How Architecture Shapes Modern Software Engineering

These frameworks don’t live only in slide decks. They shape how engineers design, ship, and maintain software by translating business goals into engineering principles.
For example, an objective like “omnichannel customer support” nudges teams toward modular services and clear APIs rather than a single monolithic application. That alignment leads to smaller, independently deployable services that are easier to test and scale, which improves delivery speed and system reliability.
From Business Capabilities to Modular Code
A framework turns business capabilities into modular services. “Inventory management” becomes a well-defined service with clear responsibilities and interfaces. Teams can develop, test, and deploy that service independently, accelerating innovation without risking the whole system.
An architecture framework is a forcing function for good design. It transforms business goals into engineering constraints that yield modular, maintainable software.
Explore how architecture connects to programming in our guide on architecture and programming in software development.
Driving Better Engineering Practices
A framework also enforces non-functional requirements—scalability, reliability, testability, and observability.
- Observability: Distributed systems require metrics, logs, and traces to understand system behavior.
- Testability: Modular services allow isolated testing and faster feedback.
- Interoperability: Clear, versioned APIs prevent fragile coupling and enable independent evolution.
The Government of Canada’s digital framework calls for service-oriented designs and high availability as core principles, making monitoring and resiliency mandatory for public-facing services2.
Building a Foundation for AI Readiness
AI projects depend on high-quality, accessible data. A strong data architecture and governance model answers questions about data ownership, location, cataloging, and security. This prepares organizations to reuse trusted data for analytics and machine learning, improving the odds of successful AI initiatives5.
Your Step-by-Step Framework Adoption Checklist

Adopting an enterprise IT architecture framework is more than a tech project. It’s a change in how business and IT teams collaborate. Follow these steps to make the framework part of your organization.
1. Secure Executive Sponsorship
Get visible C-suite support. Build a business case that focuses on outcomes leaders care about: lower operating costs, faster product delivery, and reduced risk.

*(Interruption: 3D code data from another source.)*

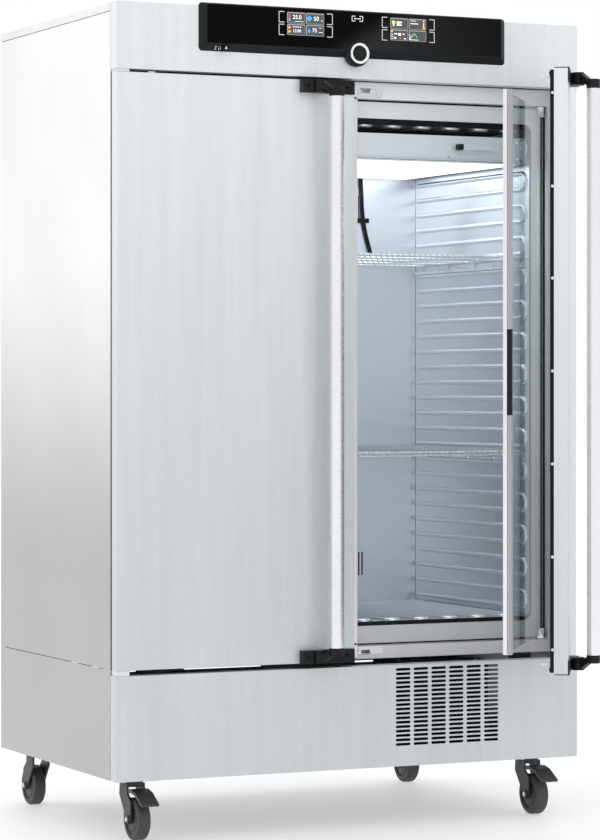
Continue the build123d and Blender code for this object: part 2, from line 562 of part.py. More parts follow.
FK = {1: fork(1), -1: fork(-1)}
for nm, sx, y, sgn in (("front_left", -1, SFY, -1), ("front_right", 1, SFY, -1), ("rear_left", -1, SRY, 1), ("rear_right", 1, SRY, 1)):
    save("castor_fork_" + nm, Pos(sx * SWX, y, 0) * FK[sgn])
    save("castor_wheel_" + nm, [Pos(sx * SWX, y + sgn * TRAIL, WR) * q for q in wheel()])
    if nm.startswith("front"):
        save("brake_pedal_" + nm, Pos(sx * SWX, y, 0) * pedal(sgn))
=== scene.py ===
import bpy, bmesh, math, random
from mathutils import Vector, Matrix


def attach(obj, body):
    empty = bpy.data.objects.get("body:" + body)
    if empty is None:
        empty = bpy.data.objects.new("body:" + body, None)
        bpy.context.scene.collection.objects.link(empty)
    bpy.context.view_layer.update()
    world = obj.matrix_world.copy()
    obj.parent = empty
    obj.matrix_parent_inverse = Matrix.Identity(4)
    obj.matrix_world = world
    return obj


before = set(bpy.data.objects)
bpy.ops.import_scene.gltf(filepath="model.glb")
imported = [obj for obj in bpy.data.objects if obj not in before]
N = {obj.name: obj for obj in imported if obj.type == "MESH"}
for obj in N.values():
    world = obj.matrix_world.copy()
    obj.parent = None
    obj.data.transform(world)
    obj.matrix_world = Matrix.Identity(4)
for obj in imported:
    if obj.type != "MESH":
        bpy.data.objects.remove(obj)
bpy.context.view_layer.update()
scene = bpy.context.scene

# ------------------------------------------------------------------ measures, mm, X right, Y back from the front face, Z up
HX, HY = 606.0, 5.0
GX, GY = 541.0, 55.0
A_DOOR, A_GLASS = math.radians(58.0), math.radians(51.6)
YO = -392.0
random.seed(7)


def V(x, y, z):
    return Vector((x / 1000.0, (y + YO) / 1000.0, z / 1000.0))


def swing(hx, hy, a):
    p = V(hx, hy, 0)
    return Matrix.Translation(p) @ Matrix.Rotation(a, 4, "Z") @ Matrix.Translation(-p)


DR = swing(HX, HY, A_DOOR)
GR = swing(GX, GY, A_GLASS)
MIR = Matrix.Scale(-1, 4, (1, 0, 0))


# ================================================================== materials
class NT:
    """Small helper to build a node tree."""

    def __init__(self, name):
        self.m = bpy.data.materials.new(name)
        self.m.use_nodes = True
        self.t = self.m.node_tree
        self.t.nodes.clear()
        self.out = self.t.nodes.new("ShaderNodeOutputMaterial")
        self.bsdf = self.t.nodes.new("ShaderNodeBsdfPrincipled")
        self.t.links.new(self.bsdf.outputs[0], self.out.inputs[0])

    def n(self, kind, **kw):
        nd = self.t.nodes.new(kind)
        for k, v in kw.items():
            setattr(nd, k, v)
        return nd

    def link(self, a, b):
        self.t.links.new(a, b)

    def set(self, **kw):
        for k, v in kw.items():
            s = self.bsdf.inputs[k.replace("_", " ")]
            s.default_value = v if not isinstance(v, tuple) or len(v) != 3 else (*v, 1.0)

    def math(self, op, a, b=None, c=None):
        nd = self.n("ShaderNodeMath", operation=op)
        for i, v in enumerate((a, b, c)):
            if v is None:
                continue
            if isinstance(v, (int, float)):
                nd.inputs[i].default_value = v
            else:
                self.link(v, nd.inputs[i])
        return nd.outputs[0]

    def coords(self, rotz=0.0, scale=(1, 1, 1)):
        tc = self.n("ShaderNodeTexCoord")
        mp = self.n("ShaderNodeMapping")
        mp.inputs["Rotation"].default_value = (0, 0, rotz)
        mp.inputs["Scale"].default_value = scale
        self.link(tc.outputs["Object"], mp.inputs[0])
        return mp.outputs[0]

    def noise(self, vec, scale, detail=3.0, rough=0.5):
        nd = self.n("ShaderNodeTexNoise")
        nd.inputs["Scale"].default_value = scale
        nd.inputs["Detail"].default_value = detail
        nd.inputs["Roughness"].default_value = rough
        self.link(vec, nd.inputs["Vector"])
        return nd.outputs["Fac"]

    def remap(self, v, a, b, c, d):
        nd = self.n("ShaderNodeMapRange")
        nd.inputs["From Min"].default_value = a
        nd.inputs["From Max"].default_value = b
        nd.inputs["To Min"].default_value = c
        nd.inputs["To Max"].default_value = d
        self.link(v, nd.inputs["Value"])
        return nd.outputs[0]

    def mixcol(self, fac, c1, c2):
        nd = self.n("ShaderNodeMix", data_type="RGBA")
        if isinstance(fac, (int, float)):
            nd.inputs[0].default_value = fac
        else:
            self.link(fac, nd.inputs[0])
        for i, c in ((6, c1), (7, c2)):
            if isinstance(c, tuple):
                nd.inputs[i].default_value = (*c, 1.0)
            else:
                self.link(c, nd.inputs[i])
        return nd.outputs[2]

    def bump(self, height, strength=0.2, dist=0.001, normal=None):
        nd = self.n("ShaderNodeBump")
        nd.inputs["Strength"].default_value = strength
        nd.inputs["Distance"].default_value = dist
        self.link(height, nd.inputs["Height"])
        if normal is not None:
            self.link(normal, nd.inputs["Normal"])
        return nd.outputs[0]

    def bevel(self, r, samples=4):
        nd = self.n("ShaderNodeBevel", samples=samples)
        nd.inputs["Radius"].default_value = r
        return nd.outputs[0]


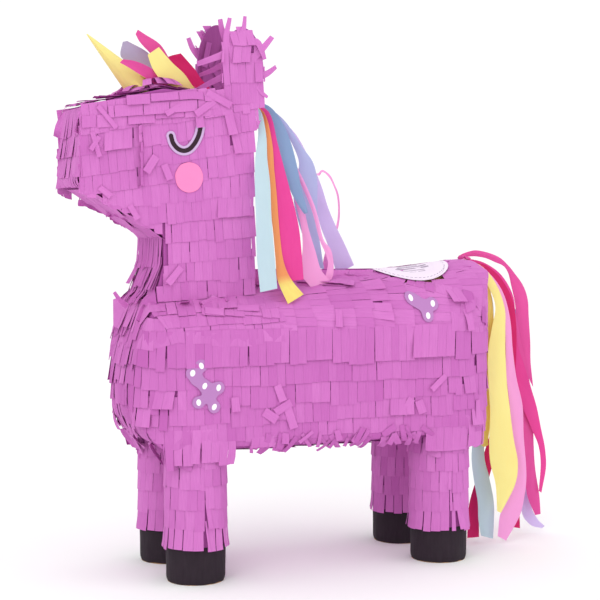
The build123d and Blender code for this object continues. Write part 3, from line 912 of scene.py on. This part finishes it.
forelock_ribbons = {
    "forelock_grey": [
        (-6, -160, 432, -152, 430), (-6, -168, 446, -156, 442), (-6, -178, 454, -159, 452),
        (-6, -190, 461, -165, 465), (-6, -188, 474, -184, 475)],
    "forelock_pink": [
        (14, -158, 430, -150, 434), (14, -166, 437, -157, 442), (18, -178, 443, -170, 450),
        (20, -191, 450, -184, 455), (22, -198, 453, -195, 456)],
    "forelock_rose": [
        (2, -138, 430, -130, 432), (2, -146, 445, -138, 448), (3, -157, 456, -148, 460),
        (4, -166, 464, -157, 472), (4, -175, 473, -170, 480), (4, -179, 480, -177, 484)],
    "forelock_yellow": [
        (14, -134, 431, -123, 429), (16, -147, 434, -131, 436), (17, -158, 438, -139, 446),
        (18, -167, 448, -151, 456), (18, -172, 461, -162, 468)],
    "forelock_crimson": [
        (-3, -117, 429, -106, 433), (-6, -130, 439, -116, 444), (-8, -140, 450, -121, 452),
        (-9, -146, 461, -127, 459), (-9, -142, 464, -134, 466)],
}
groups = ((mane_ribbons, "mane"), (tail_ribbons, "tail"), (forelock_ribbons, "shell"))
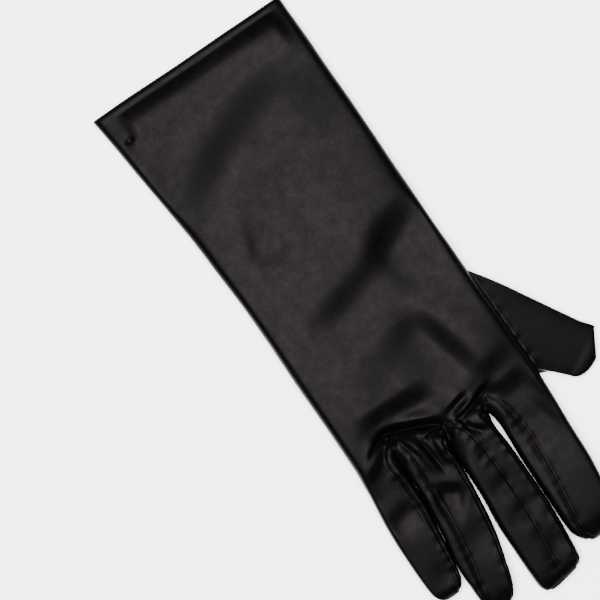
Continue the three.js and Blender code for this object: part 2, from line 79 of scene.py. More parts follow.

2. Assemble a Cross-Functional Team
Success requires input from business strategists, technical architects, product managers, and financial analysts.
3. Select the Right Framework
Choose a framework that fits your company’s culture and maturity. Startups might choose a lightweight, flexible approach; large regulated organizations may need a prescriptive model like TOGAF.
4. Establish Clear Governance
Create an Architecture Review Board (ARB) to review major projects, drive standardization, and catch integration or security issues early. The ARB should act as guardrails, not gatekeepers.
5. Choose the Right Tooling
Use modern EA tools to model, analyze, and communicate the architecture. These tools become the single source of truth for applications, data flows, and dependencies.
6. Define and Measure KPIs
Track KPIs to prove value. Start with cost reduction, faster time-to-market, system reliability, and project success rates.
7. Create a Communication Plan
Use town halls, newsletters, and training to share wins and best practices so the framework becomes part of the company culture.
Weaving Governance and Tooling into Your Architecture
Governance and tooling must work together to make the blueprint a living part of the organization. Governance provides the structure; tooling provides the leverage.
The Real Job of Governance and the ARB
An ARB should ensure projects align with strategic goals, champion shared platforms, and identify design risks early. When governance is done right, teams can deliver better software from day one.
Read more about architectural design choices in our guide on architectural design in software.
Choosing Tools That Actually Help
Modern EA tools act like a central nervous system, tracking application inventories, data flows, and technology dependencies. Statistics Canada’s “technology brick” approach treats approved technologies as modular components to manage standards and roadmaps effectively4.
With the right governance and tooling, organizations can standardize their stack, reduce costs, and get value to customers faster.
Common Implementation Pitfalls to Avoid
Adopting a framework is a marathon. Avoid these common traps.
Ivory Tower Architecture
If architects design in isolation, the result may be a perfect plan that’s unusable. Embed architects in product teams so designs reflect real-world constraints.
Analysis Paralysis and Lack of Sponsorship
Don’t overplan. Start with a small, high-impact use case, prove value, and iterate. Also, secure executive buy-in so the program has the resources and attention it needs.
A framework that delivers incremental value beats a perfect framework that never gets implemented.
Common Questions
Are These Frameworks Just for Huge Companies?
No. Startups and mid-sized companies benefit from lighter, agile versions to keep technology aligned with business goals and avoid crippling technical debt.
How Does This Work with Agile? Aren’t They Opposites?
They complement each other. A framework sets strategic guardrails while agile teams decide how to deliver within those boundaries, balancing vision and speed.
How Do We Measure ROI on This?
Track business-focused KPIs: cost savings from eliminating redundant apps, reduced time-to-market, improved project success rates, and fewer security incidents.
Three Quick Q&A Summaries
Q: What is an enterprise IT architecture framework and why does it matter?
A: It’s a strategic blueprint that aligns technology with business goals, reduces redundancy, improves security, and enables faster delivery.
Q: Which framework should my organization choose?
A: Choose based on scale and culture. Large, regulated firms often prefer TOGAF; teams that want modeling flexibility may choose Zachman.
Q: What are the first practical steps to get started?
A: Secure executive sponsorship, assemble a cross-functional team, pick a suitable framework, set governance with an ARB, choose EA tooling, and measure KPIs.